Good Eye Projects x Next at Christie's - Exhibition Text
Originally published to accompany the Good Eye Projects x Next at Christie's group exhibition at Christie’s (London, 12th - 20th January)
January 2023


Founded in 2022 by artist Anna Woodward (Artist), Scott Franklin (Founder, Property Guardian Protection) and Sam Senchal (Collector & Patron), Good Eye Projects is a new artist residency programme supporting emerging and early-career artists. Good Eye Projects provides six artists with free studio space in Hammersmith, West London, for a period of twelve weeks, allowing them the freedom to advance their practice as part of a supportive peer group. Alongside, Good Eye Projects arranges regular studio visits and tutorials with industry professionals, as well as off-site activities hosted by members of the artist selection panel; curator and writer Hector Campbell, gallerist Freddie Powell and Christie’s specialist Marie-Claire Thijsen. These added benefits allow the artists access to advice and mentorship from those at the centre of the London art scene's vibrant creative ecosystem.

After the first free-to-apply open call received around one hundred applications, Good Eye Projects welcomed its first cohort of residents to the studios in September 2022; Kate Burling, Eva Dixon, Vilte Fuller, Henry Gibbs, Choon Mi Kim & Abi Ola.

Kate Burling, a recent graduate from Camberwell College of Arts’ BA Fine Art Painting programme, has rooted her latest work in an ongoing investigation of our human hands, both literally and figuratively. Not only do they act as the artist’s primary subject matter, Burling has also adopted a sophisticated take on childlike finger painting during the physical making process. Additionally, always thinking in the third dimension, she introduces various vibrant ribbons of anxious energy that invariably interact with the depicted digits. Raised from the surface almost as relief, they serve to both abstract and entertain the already blurred bodies.

Eva Dixon, currently enrolled on the BA Fine Art programme at Central Saint Martins, combines a constant scrutiny of surface with an impulsive approach to art-making. Existing at the intersection of painting and sculpture, Dixon embraces abstraction as a freedom from figurative, allowing her to experiment entirely with form and achieving colour combinations only through the dying or staining of favoured fabrics. Keen to not be constrained to the customary confines of a canvas, she opts instead to stretch transparent textiles such as sheer polyester over reclaimed or reconstructed stretcher bars, exposing the inherent sculptural structure of the artwork itself.

Henry Gibbs meanwhile, a fellow BA Fine Art student at Central Saint Martins, creates complex layered compositions that typically start and end with the body. Intertwined limbs sourced from pornographic stills have their eroticism obscured through additive abstraction, the surface stripped with ribbed bands that evoke frenetic Futurist energy as well as the ephemerality of technology and the overwhelming omnipresence of digital imagery. Final detailed line-work delineate softer, sentimental scenes or floral forms, whilst a wolf serves as a stand-in self-portrait, a vulpine alter-ego able to easier express emotions related to the Gibb’s own lived experience of navigating the London gay scene.
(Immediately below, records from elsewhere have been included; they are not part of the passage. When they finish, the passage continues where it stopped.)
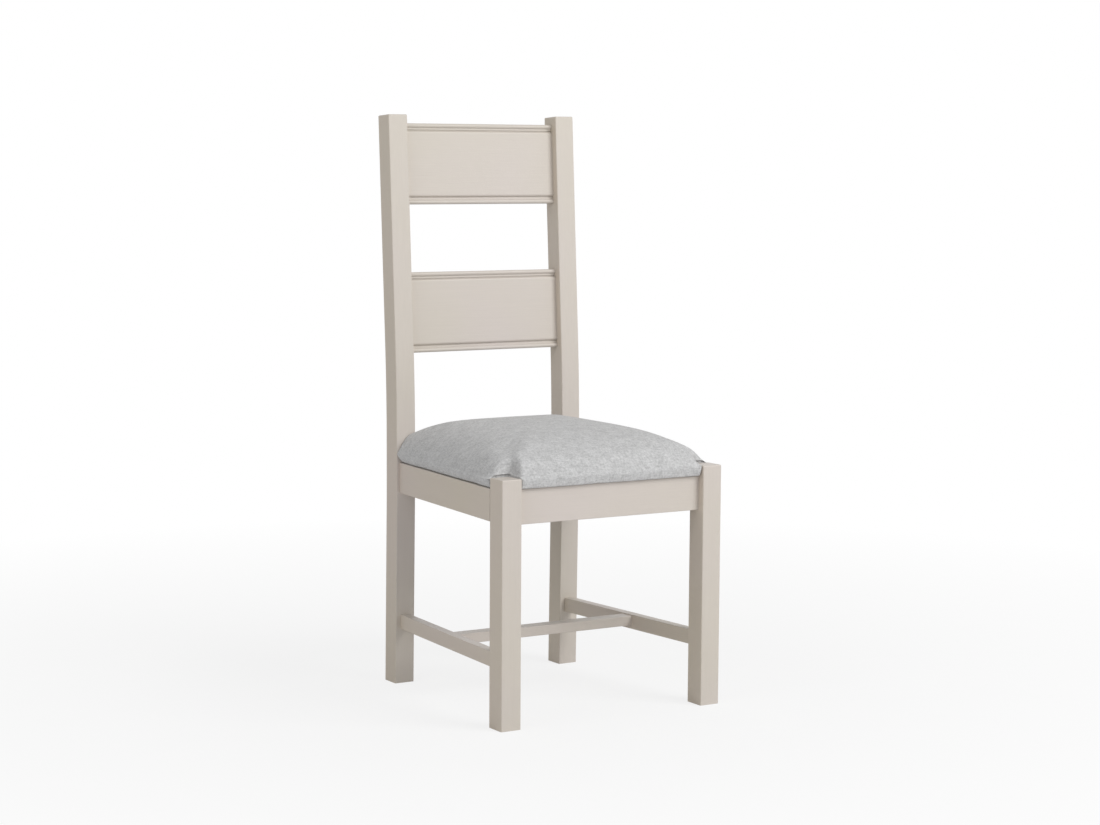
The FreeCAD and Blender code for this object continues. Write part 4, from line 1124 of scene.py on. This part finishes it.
class CHAIR_OT_build_stage(bpy.types.Operator):
    """Build the floor, the lamps, the white room and the camera"""

    bl_idname = "chair.build_stage"
    bl_label = "Build Stage"

    def execute(self, context):
        made = context.scene.chair_stage
        self.floor(context)
        self.lamp(context, "key", *KEY_LAMP, made.key_power)
        self.lamp(context, "fill", *FILL_LAMP, made.fill_power)
        self.room(context, made.ambient)
        self.camera(context, made)
        context.scene.view_settings.view_transform = "Standard"
        return {"FINISHED"}

    def floor(self, context):
        """A round floor just under the feet."""
        mesh = bpy.data.meshes.new("floor")
        shape = bmesh.new()
        bmesh.ops.create_circle(shape, cap_ends=True, segments=FLOOR_CORNERS, radius=FLOOR_RADIUS)
        shape.to_mesh(mesh)
        shape.free()
        mesh.materials.append(floor_material())
        floor = new_object(context, "floor", mesh)
        floor.location.z = -FLOOR_DROP

    def lamp(self, context, name, place, target, size, power):
        """A large soft lamp that faces a point."""
        data = bpy.data.lights.new(name, "AREA")
        data.size, data.energy = size, power
        lamp = new_object(context, name, data)
        lamp.location = place
        lamp.rotation_mode = "QUATERNION"
        lamp.rotation_quaternion = (Vector(target) - Vector(place)).to_track_quat("-Z", "Y")

    def room(self, context, ambient):
        """White to the camera and in reflections, dimmer as light on the chair."""
        world = bpy.data.worlds.new("white_room")
        world.use_nodes = True
        tree = world.node_tree
        tree.nodes.clear()
        path = tree.nodes.new("ShaderNodeLightPath").outputs
        mirrored = maths(tree, "MAXIMUM", path["Is Glossy Ray"], path["Is Transmission Ray"])
        seen = maths(tree, "MAXIMUM", path["Is Camera Ray"], mirrored)
        lit = tree.nodes.new("ShaderNodeBackground")
        lit.inputs["Color"].default_value = (1.0, 1.0, 1.0, 1.0)
        tree.links.new(spread(tree, seen, 0.0, 1.0, ambient, 1.0), lit.inputs["Strength"])
        output = tree.nodes.new("ShaderNodeOutputWorld")
        tree.links.new(lit.outputs[0], output.inputs["Surface"])
        context.scene.world = world

    def camera(self, context, made):
        """The camera at the photograph's angle."""
        data = bpy.data.cameras.new("camera")
        data.lens, data.sensor_width = made.lens, SENSOR_WIDTH
        camera = new_object(context, "camera", data)
        right, up = Vector(CAMERA_RIGHT), Vector(CAMERA_UP)
        turn = Matrix((right, up, right.cross(up))).transposed()
        camera.matrix_world = Matrix.Translation(made.camera_place) @ turn.to_4x4()
        context.scene.camera = camera


class CHAIR_PT_looks(bpy.types.Panel):
    """Lists the chair's pieces and their settings"""

    bl_label = "Ladderback Chair"
    bl_idname = "CHAIR_PT_looks"
    bl_space_type = "VIEW_3D"
    bl_region_type = "UI"
    bl_category = "Chair"

    def draw(self, context):
        layout = self.layout
        for operator in OPERATORS:
            layout.operator(operator.bl_idname)
        for name, kind in SETTINGS.items():
            box = layout.box()
            box.label(text=kind.__doc__)
            for prop in kind.__annotations__:
                box.prop(getattr(context.scene, name), prop)


SETTINGS = {
    "chair_paint": ChairPaint,
    "chair_fabric": ChairFabric,
    "chair_seat": ChairSeat,
    "chair_stage": ChairStage,
}
OPERATORS = (
    CHAIR_OT_paint_legs,
    CHAIR_OT_paint_cross_pieces,
    CHAIR_OT_paint_side_pieces,
    CHAIR_OT_finish_underside,
    CHAIR_OT_make_dust_cover,
    CHAIR_OT_make_seat_pad,
    CHAIR_OT_build_stage,
)


def register():
    """Register the settings, the operators and the panel."""
    for kind in (*SETTINGS.values(), *OPERATORS, CHAIR_PT_looks):
        bpy.utils.register_class(kind)
    for name, kind in SETTINGS.items():
        setattr(bpy.types.Scene, name, PointerProperty(type=kind))


def unregister():
    """Remove what register added."""
    for name in SETTINGS:
        delattr(bpy.types.Scene, name)
    for kind in reversed((*SETTINGS.values(), *OPERATORS, CHAIR_PT_looks)):
        bpy.utils.unregister_class(kind)


def main():
    """Build all the pieces."""
    register()
    bpy.ops.chair.paint_legs()
    bpy.ops.chair.paint_cross_pieces()
    bpy.ops.chair.paint_side_pieces()
    bpy.ops.chair.finish_underside()
    bpy.ops.chair.make_dust_cover()
    bpy.ops.chair.make_seat_pad()
    bpy.ops.chair.build_stage()


if __name__ == "__main__":
    main()
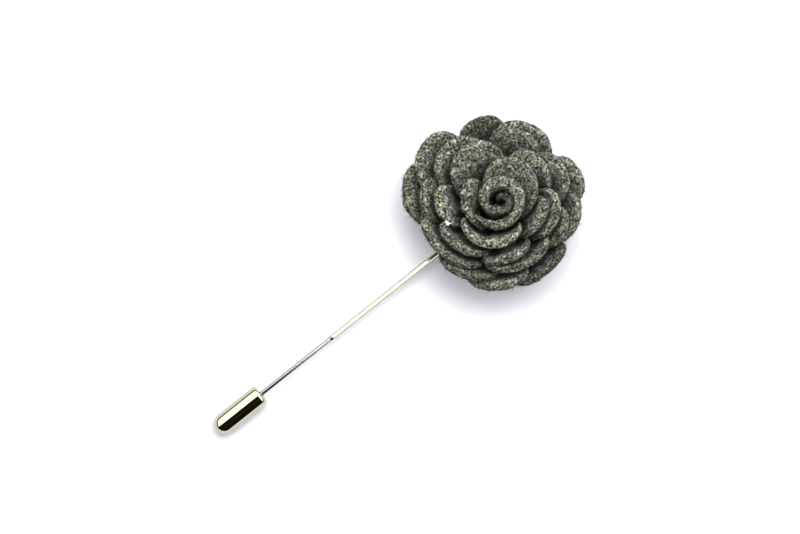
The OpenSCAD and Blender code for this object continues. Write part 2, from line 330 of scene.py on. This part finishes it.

Vilte Fuller, who completed her BA in Fine Art Painting and Printmaking at the Glasgow School of Art in 2018, has been enjoying early success with recent solo exhibitions in both London and Paris. Fuller’s paintings, rendered in a sickly sweet palette of grungy green, mouldy maroons and mustard yellows, blend dark humour and swampish surrealism to reflect her Lithuanian lineage and the alienation she experienced after a familial relocation to rural Kent during her juvenescence. Originally initiated in part to logistical limitations restricting the sourcing of art supplies during the pandemic, bold stitching scars the surface of some paintings, as sewn-together scraps of spare canvas form Frankenstein facades.
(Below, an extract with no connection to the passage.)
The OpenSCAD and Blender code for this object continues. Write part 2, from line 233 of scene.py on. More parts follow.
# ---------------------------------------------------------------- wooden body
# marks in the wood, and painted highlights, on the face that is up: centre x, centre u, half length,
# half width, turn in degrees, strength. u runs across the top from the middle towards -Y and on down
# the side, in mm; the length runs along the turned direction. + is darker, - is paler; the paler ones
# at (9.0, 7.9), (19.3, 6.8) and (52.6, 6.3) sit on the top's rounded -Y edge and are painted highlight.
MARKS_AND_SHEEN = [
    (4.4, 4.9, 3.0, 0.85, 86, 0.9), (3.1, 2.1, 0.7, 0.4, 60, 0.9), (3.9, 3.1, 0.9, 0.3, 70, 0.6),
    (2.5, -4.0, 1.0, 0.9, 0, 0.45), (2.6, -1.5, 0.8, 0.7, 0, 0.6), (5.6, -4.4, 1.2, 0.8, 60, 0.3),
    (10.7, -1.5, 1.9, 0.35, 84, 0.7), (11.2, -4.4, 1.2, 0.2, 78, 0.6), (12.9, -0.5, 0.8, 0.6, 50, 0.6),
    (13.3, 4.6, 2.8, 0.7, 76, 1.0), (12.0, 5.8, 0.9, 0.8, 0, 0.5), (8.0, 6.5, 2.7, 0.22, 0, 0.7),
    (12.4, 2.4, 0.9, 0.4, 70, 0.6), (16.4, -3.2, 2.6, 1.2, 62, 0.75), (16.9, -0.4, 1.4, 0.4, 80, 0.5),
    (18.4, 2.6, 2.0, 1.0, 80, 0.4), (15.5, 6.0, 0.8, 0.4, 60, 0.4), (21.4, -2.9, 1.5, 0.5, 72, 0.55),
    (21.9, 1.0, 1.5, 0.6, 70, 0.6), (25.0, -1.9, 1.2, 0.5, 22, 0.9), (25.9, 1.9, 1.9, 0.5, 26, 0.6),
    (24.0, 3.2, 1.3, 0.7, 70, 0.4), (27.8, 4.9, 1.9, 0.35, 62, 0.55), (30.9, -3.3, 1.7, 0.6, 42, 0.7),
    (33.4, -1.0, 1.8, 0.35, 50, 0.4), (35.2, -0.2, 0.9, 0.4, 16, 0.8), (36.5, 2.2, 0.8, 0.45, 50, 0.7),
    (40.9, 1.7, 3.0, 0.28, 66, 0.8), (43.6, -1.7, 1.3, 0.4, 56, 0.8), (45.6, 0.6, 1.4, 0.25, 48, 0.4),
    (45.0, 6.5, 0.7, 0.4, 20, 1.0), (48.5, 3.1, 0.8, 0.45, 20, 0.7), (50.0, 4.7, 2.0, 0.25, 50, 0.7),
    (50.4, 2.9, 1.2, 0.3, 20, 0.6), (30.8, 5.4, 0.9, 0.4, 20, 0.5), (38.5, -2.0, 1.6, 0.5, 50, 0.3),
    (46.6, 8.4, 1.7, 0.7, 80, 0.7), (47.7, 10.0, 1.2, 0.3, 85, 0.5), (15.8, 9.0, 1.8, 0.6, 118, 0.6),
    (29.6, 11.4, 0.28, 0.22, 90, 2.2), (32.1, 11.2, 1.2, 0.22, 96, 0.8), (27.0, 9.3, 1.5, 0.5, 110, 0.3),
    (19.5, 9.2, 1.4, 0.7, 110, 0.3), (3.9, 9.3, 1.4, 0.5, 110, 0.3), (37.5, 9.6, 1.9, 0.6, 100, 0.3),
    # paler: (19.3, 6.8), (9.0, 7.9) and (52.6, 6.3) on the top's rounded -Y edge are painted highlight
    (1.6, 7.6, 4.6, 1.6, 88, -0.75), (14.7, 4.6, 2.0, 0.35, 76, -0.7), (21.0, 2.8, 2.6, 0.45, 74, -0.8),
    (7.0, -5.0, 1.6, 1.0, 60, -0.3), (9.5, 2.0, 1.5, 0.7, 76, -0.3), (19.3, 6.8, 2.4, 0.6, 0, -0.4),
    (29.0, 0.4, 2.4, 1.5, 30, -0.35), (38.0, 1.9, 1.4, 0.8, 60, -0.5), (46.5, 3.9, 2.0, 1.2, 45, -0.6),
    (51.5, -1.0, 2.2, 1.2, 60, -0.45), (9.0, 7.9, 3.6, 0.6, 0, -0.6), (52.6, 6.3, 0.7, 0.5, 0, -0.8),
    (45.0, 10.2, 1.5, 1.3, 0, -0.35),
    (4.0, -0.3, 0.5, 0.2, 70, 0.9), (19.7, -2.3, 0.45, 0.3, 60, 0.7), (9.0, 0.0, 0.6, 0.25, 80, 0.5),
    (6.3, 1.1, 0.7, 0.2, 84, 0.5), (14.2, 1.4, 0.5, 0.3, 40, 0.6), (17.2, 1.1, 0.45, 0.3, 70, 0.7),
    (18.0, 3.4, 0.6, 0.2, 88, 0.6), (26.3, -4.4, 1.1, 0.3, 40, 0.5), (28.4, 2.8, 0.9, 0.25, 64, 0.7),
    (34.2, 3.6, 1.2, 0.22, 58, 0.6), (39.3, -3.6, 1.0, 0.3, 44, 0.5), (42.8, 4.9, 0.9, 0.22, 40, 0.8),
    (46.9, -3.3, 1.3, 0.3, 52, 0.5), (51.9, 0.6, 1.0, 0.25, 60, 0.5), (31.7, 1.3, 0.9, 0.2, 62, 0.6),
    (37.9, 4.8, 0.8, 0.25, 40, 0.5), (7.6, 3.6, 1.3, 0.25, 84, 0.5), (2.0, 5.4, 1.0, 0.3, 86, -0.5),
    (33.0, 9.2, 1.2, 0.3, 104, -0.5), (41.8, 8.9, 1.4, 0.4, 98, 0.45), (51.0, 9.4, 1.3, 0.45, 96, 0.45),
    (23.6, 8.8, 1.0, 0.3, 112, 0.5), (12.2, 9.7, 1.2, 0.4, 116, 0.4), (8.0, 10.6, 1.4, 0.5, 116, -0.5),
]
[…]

Choon Min Kim, a recent MFA graduate from Goldsmiths, approaches abstraction as a meditative method of unlearning the more traditional figuration she had previously mastered in her native South Korea. Mi Kim’s paintings avoid easy interpretation as she leads the viewer through a landscape populated with a confident communion between colour and gesture, stereotypical symbols of femininity (a heart or ribbon) and periodic pauses of negative space. With a calligraphic influence evident, her paintings are defined by a combination of both deliberate and intuitive mark-making.

Abi Ola’s artwork currently features in the Bloomberg New Contemporaries 2022 survey exhibition at South London Gallery in Camberwell, after she graduated with an MA from the Slade School of Fine Art last summer. Ola’s mutli-media artworks amalgamate a persistent pursuit of pattern with a therapeutic, repetitive painting process. A combination of pre-existing patterned textiles, often imbued with a personal narrative, alongside the artist’s own painting or screen-printing of recurring emotive motifs intentionally overwhelm the viewer. Amongst the rich abundance of imagery, the addition of mirrored elements allow the viewer to inhabit the artwork themselves and their own quiet moment of reflection.